#  “Sacred Landscape for Women’s Salvation: Tang (618–907) Burial Practices at the Longmen Grottoes” 

 



**Zhu Pinyan (Assistant Professor, Kent State University) - “Sacred Landscape for Women’s Salvation: Tang (618–907) Burial Practices at the Longmen Grottoes”**

Like many other famous sites of Buddhist caves in China, the Longmen Grottoes was also a burial ground in the Tang (618–907) period. While donors dug the living cliffs to enshrine Buddhist statues, a few women in the seventh and eighth centuries excavated chambers on and near the cliffs to inter their own remains.

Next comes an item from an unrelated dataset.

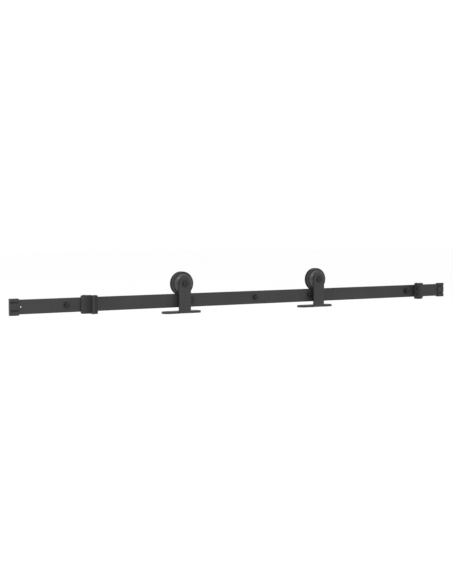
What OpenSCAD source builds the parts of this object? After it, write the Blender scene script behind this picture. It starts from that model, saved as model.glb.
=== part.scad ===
// Sliding barn door hardware: flat rail on wall spacers, two top-mount roller hangers and two stops.
// X runs along the rail, +Y points into the wall, +Z is up.
// The origin is at mid length of the rail, at its fixing line, on the wall plane.

/* [Rail] */
// Length of the flat bar
rail_len = 1524; // [1450:2:1640]
// Height of the flat bar
rail_h = 40; // [38:0.5:42]
// Thickness of the flat bar
rail_t = 6; // [5:0.5:7]
// Rounding along the long edges of the bar
rail_edge = 0.8; // [0.3:0.1:1.5]
// Distance of the outer fixing holes from mid length
outer_fix_x = 602; // [598:1:606]
// Distance of the inner fixing holes from mid length
inner_fix_x = 211; // [190:1:230]
// Offset of the middle fixing hole from mid length
middle_fix_x = 10; // [-10:1:12]
// Diameter of the fixing holes
fix_hole_d = 9; // [8.4:0.2:10]
// Diameter of the spare hole near each end
end_hole_d = 4.5; // [4:0.5:6]
// Distance of the spare holes from the bar ends
end_hole_inset = 29; // [28:0.5:34]

/* [Wall fixings] */
// Length of the wall spacers
spacer_len = 30; // [25:1:40]
// Outer diameter of the wall spacers
spacer_d = 25; // [22:1:30]
// Bore of the wall spacers
spacer_bore_d = 9; // [8.4:0.2:10]
// Length of the lag screws under the head
lag_len = 80; // [70:5:100]
// Width of the lag screw head across its flats
lag_af = 13; // [12:0.5:14]
// Thickness of the lag screw head
lag_head_h = 5.5; // [4.5:0.5:6.5]

/* [End caps] */
// Length of a cap along the rail
cap_len = 25; // [22:0.5:26]
// Wall of a cap
cap_wall = 3; // [2:0.5:4]
// Width of the finger grooves of a cap
cap_groove_w = 3.6; // [3:0.3:5.1]
// Depth of the finger grooves of a cap
cap_groove_depth = 2.2; // [0.6:0.2:2.4]
// Height of the finger grooves above and below their own middle
cap_groove_z = 11; // [8:0.5:12]

/* [Hangers] */
// Place of the left hanger along the rail
left_hanger_x = -243; // [-243:1:-120]
// Place of the right hanger along the rail
right_hanger_x = 233.5; // [120:0.5:240]
// Width of the strap
strap_w = 38; // [34:1:40]
// Thickness of the strap and of the plate under it
strap_t = 6; // [5:0.5:6.5]
// Distance from the middle of the rail to the inner face of the strap
strap_stand = 17; // [16.8:0.1:20]
// Length of the crosswise door plate
door_plate_len = 126; // [110:1:130]
// Depth of the crosswise door plate
door_plate_w = 35; // [30:1:38]
// Gap between the rail and the door plate
door_plate_gap = 11.6; // [10:0.2:16]
// Inside radius of the fold between strap and door plate
fold_r = 1.5; // [1:0.25:2.5]
// Spacing of the door screw holes along the rail
door_hole_dx = 96; // [84:1:98]
// Spacing of the door screw holes across the rail
door_hole_dy = 16; // [12:1:18]
// Diameter of the door screw holes
door_hole_d = 5.5; // [4.5:0.5:6]

/* [Wheels] */
// Outer diameter of the wheel flanges
wheel_d = 71; // [68:0.5:71.5]
// Diameter of the tread that rolls on the rail
tread_d = 58.6; // [58:0.1:62]
// Width of the wheel
wheel_w = 16; // [15:0.5:16.5]
// Width of the groove at the tread
groove_w = 7.6; // [7.4:0.2:8.6]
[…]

In their tomb epitaphs, these women prayed to be separated from their husband’s family and to remain close to the Buddha and Buddhist masters. Contextualizing these pronounced justifications with two local tales of miraculous events, I argue that they reveal a common dilemma faced by Buddhist lay women in the early Tang: whereas young girls were imagined turning into seductive spirits, married women were expected to maintain her spousal and parental ties in the afterlife. Such posthumous imaginations created the urgency for women to proclaim socially acceptable alternatives to a conventional joint burial with their husbands. As a result, these women made the choice of preparing for their own burial in the sacred landscape of Longmen, and thereby literally connecting themselves to the community of their Buddhist teachers and colleagues.